Le Cigref entend contribuer tout particulièrement au développement de ce quatrième pilier de la sécurité numérique. Les pratiques généralement constatées, notamment chez les éditeurs de logiciels, ne sont pas propices au renforcement de la sécurité globale des systèmes d’information. L’industrie du numérique est sans doute la seule en Europe à ne pas faire l’objet de normes minimales de sécurité. Le contexte de dégradation de la sécurité dans l’espace numérique, et de vulnérabilités croissantes des produits et services numériques, appelle un changement de paradigme et des régulations nouvelles, de nature plus systémique. Dans cette démarche, nous apportons notre soutien au rapport publié en février 2021 par l’OCDE, relatif au renforcement de la sécurité des produits et services numériques. Ce rapport propose une large « boîte à outils » des politiques publiques à mettre en œuvre pour réguler la sécurité numérique, qui a été présenté lors de notre webinaire du 5 juillet 2021, au côté d’interventions de l’ANSSI, de numeum et de l’Appel de Paris.
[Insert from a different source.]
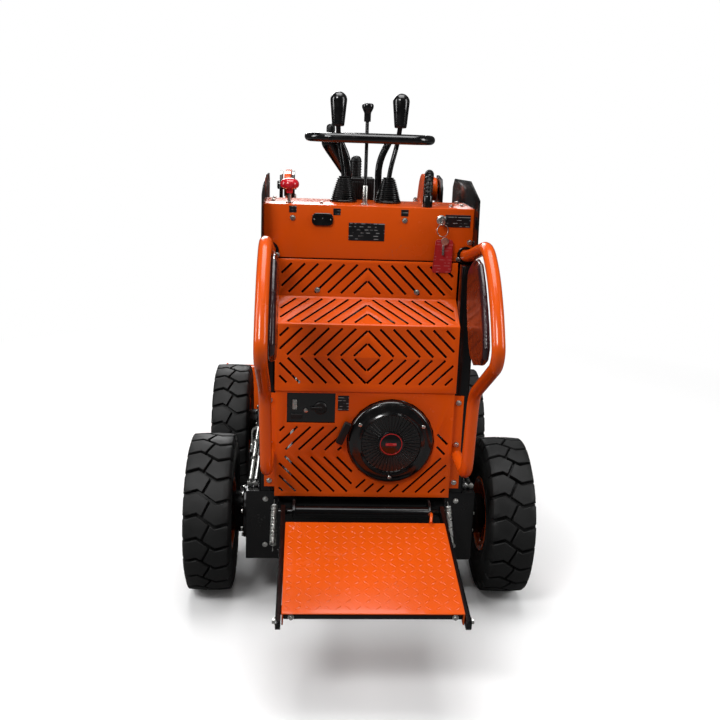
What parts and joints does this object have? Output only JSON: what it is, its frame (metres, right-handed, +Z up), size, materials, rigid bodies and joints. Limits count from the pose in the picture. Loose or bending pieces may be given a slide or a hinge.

Soyons bien conscients que, si l’on ne modifie pas collectivement les paradigmes de la sécurité dans l’espace numérique, il est fort probable que les désordres ne cessent de croître en le vouant au chaos à l’horizon d’une dizaine d’années. Comme l’écrivait Lacordaire : « c’est la liberté qui opprime et la loi qui affranchit ». Aujourd’hui, l’espace numérique est un bien commun insuffisamment régulé, et les libertés qui s’y déploient servent à l’évidence les intérêts des cybercriminels de tout poil. Nous ne pouvons nous y résoudre.